──────── Data block ────────

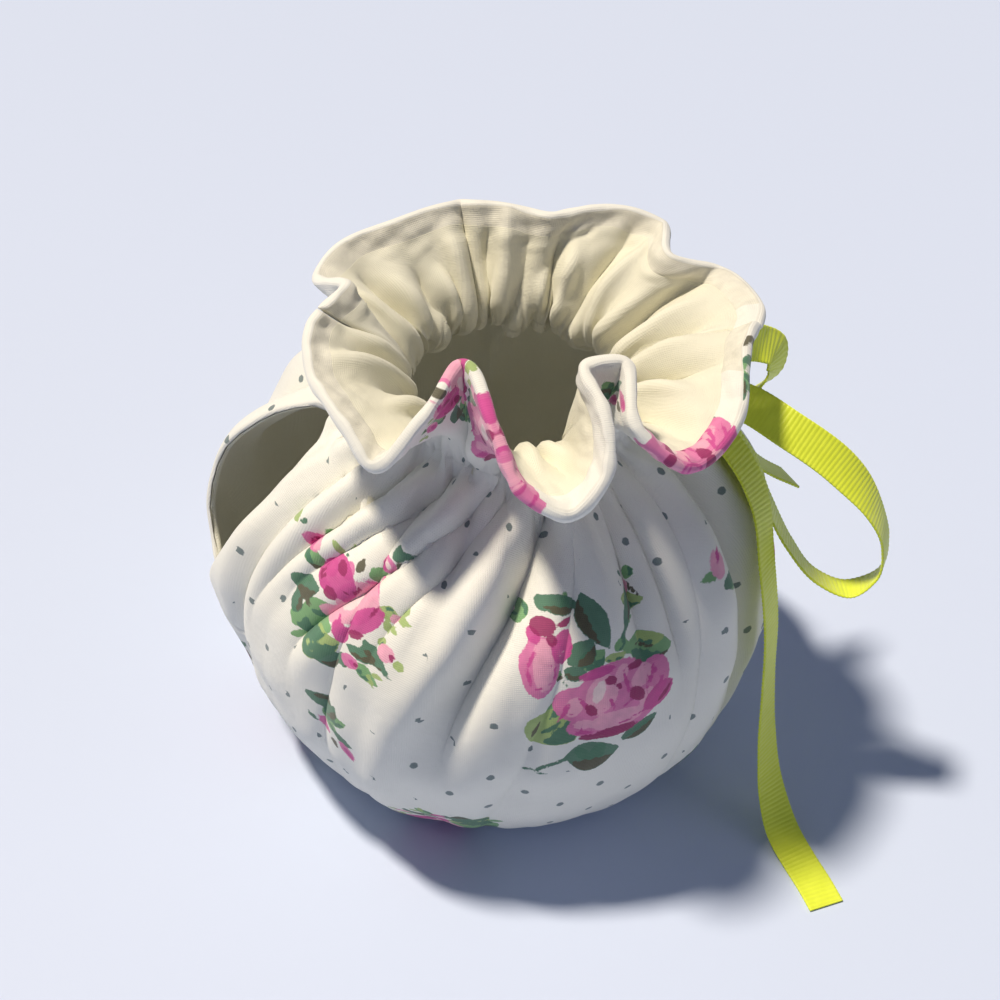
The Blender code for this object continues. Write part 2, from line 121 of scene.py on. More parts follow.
frillFolds = (
    # neck angle, start share, end share, depth, width, drift in degrees by the end
    (52, 0, 1.00, 2.2, 3, 0), (60, 0, 0.70, -2.8, 2.6, 6), (68, 0.2, 0.95, 2, 3.4, 4),
    (75, 0, 0.55, -2.4, 2.2, -3), (84, 0.1, 0.90, 1.6, 3.4, -1), (92, 0, 1.00, -2.6, 2.6, -1),
    (99, 0.2, 0.90, 1.6, 3, 0), (106.5, 0, 1.10, 2.6, 2.2, 0.5), (111, 0, 0.90, -2.4, 3, 3),
    (120, 0, 0.55, -2.8, 2.4, 3), (127, 0.1, 0.70, 2, 3, 4), (136, 0, 0.60, -2, 2.6, 4),
    (146, 0.1, 0.90, 2.4, 3.4, 0), (154, 0, 0.80, -2.2, 3, 3), (163, 0, 1.00, 1.8, 3, 0),
    (176, 0, 0.75, -2.4, 3, 2), (184, 0.1, 0.80, 1.6, 3, 0), (191, 0, 0.90, -3, 3, 2),
    (200, 0, 0.60, 1.8, 3, 0), (209, 0, 0.60, -2, 2.6, 3), (228, 0, 0.60, -1.2, 2.6, 0),
    (246, 0, 0.50, 1.2, 2.6, 0), (266, 0, 0.65, -2.2, 2.6, 0), (273, 0, 0.80, 1.8, 2.6, 2),
    (279, 0, 0.50, -1.2, 2.6, 0), (318, 0, 0.60, -1.8, 2.8, -2), (328, 0, 0.90, 2.2, 3, 0),
    (336, 0, 0.70, -2.8, 2.8, 4), (345, 0, 1.00, 2.4, 3, 5), (354, 0, 0.70, -2.8, 2.8, 4),
    (4, 0.1, 0.80, 2, 3.4, 4), (13, 0, 0.75, -2.4, 3, 3), (21, 0.1, 0.95, 2.2, 3.4, 4),
    (30, 0, 0.70, -2.8, 2.8, 4), (42, 0, 0.85, -2.4, 2.8, 2),
)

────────

> **Exercise**
Write every line of the material above again, exactly.

> **Exercise output**
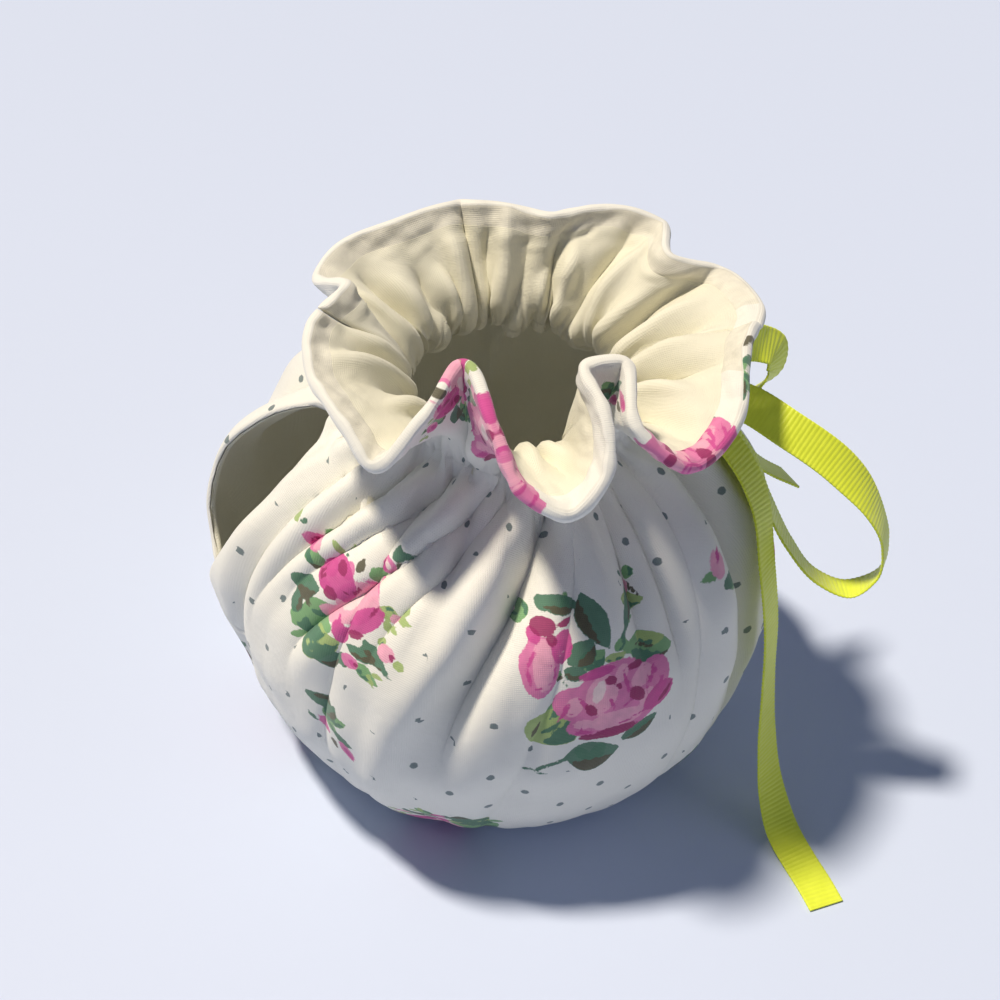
The Blender code for this object continues. Write part 2, from line 121 of scene.py on. More parts follow.
frillFolds = (
    # neck angle, start share, end share, depth, width, drift in degrees by the end
    (52, 0, 1.00, 2.2, 3, 0), (60, 0, 0.70, -2.8, 2.6, 6), (68, 0.2, 0.95, 2, 3.4, 4),
    (75, 0, 0.55, -2.4, 2.2, -3), (84, 0.1, 0.90, 1.6, 3.4, -1), (92, 0, 1.00, -2.6, 2.6, -1),
    (99, 0.2, 0.90, 1.6, 3, 0), (106.5, 0, 1.10, 2.6, 2.2, 0.5), (111, 0, 0.90, -2.4, 3, 3),
    (120, 0, 0.55, -2.8, 2.4, 3), (127, 0.1, 0.70, 2, 3, 4), (136, 0, 0.60, -2, 2.6, 4),
    (146, 0.1, 0.90, 2.4, 3.4, 0), (154, 0, 0.80, -2.2, 3, 3), (163, 0, 1.00, 1.8, 3, 0),
    (176, 0, 0.75, -2.4, 3, 2), (184, 0.1, 0.80, 1.6, 3, 0), (191, 0, 0.90, -3, 3, 2),
    (200, 0, 0.60, 1.8, 3, 0), (209, 0, 0.60, -2, 2.6, 3), (228, 0, 0.60, -1.2, 2.6, 0),
    (246, 0, 0.50, 1.2, 2.6, 0), (266, 0, 0.65, -2.2, 2.6, 0), (273, 0, 0.80, 1.8, 2.6, 2),
    (279, 0, 0.50, -1.2, 2.6, 0), (318, 0, 0.60, -1.8, 2.8, -2), (328, 0, 0.90, 2.2, 3, 0),
    (336, 0, 0.70, -2.8, 2.8, 4), (345, 0, 1.00, 2.4, 3, 5), (354, 0, 0.70, -2.8, 2.8, 4),
    (4, 0.1, 0.80, 2, 3.4, 4), (13, 0, 0.75, -2.4, 3, 3), (21, 0.1, 0.95, 2.2, 3.4, 4),
    (30, 0, 0.70, -2.8, 2.8, 4), (42, 0, 0.85, -2.4, 2.8, 2),
)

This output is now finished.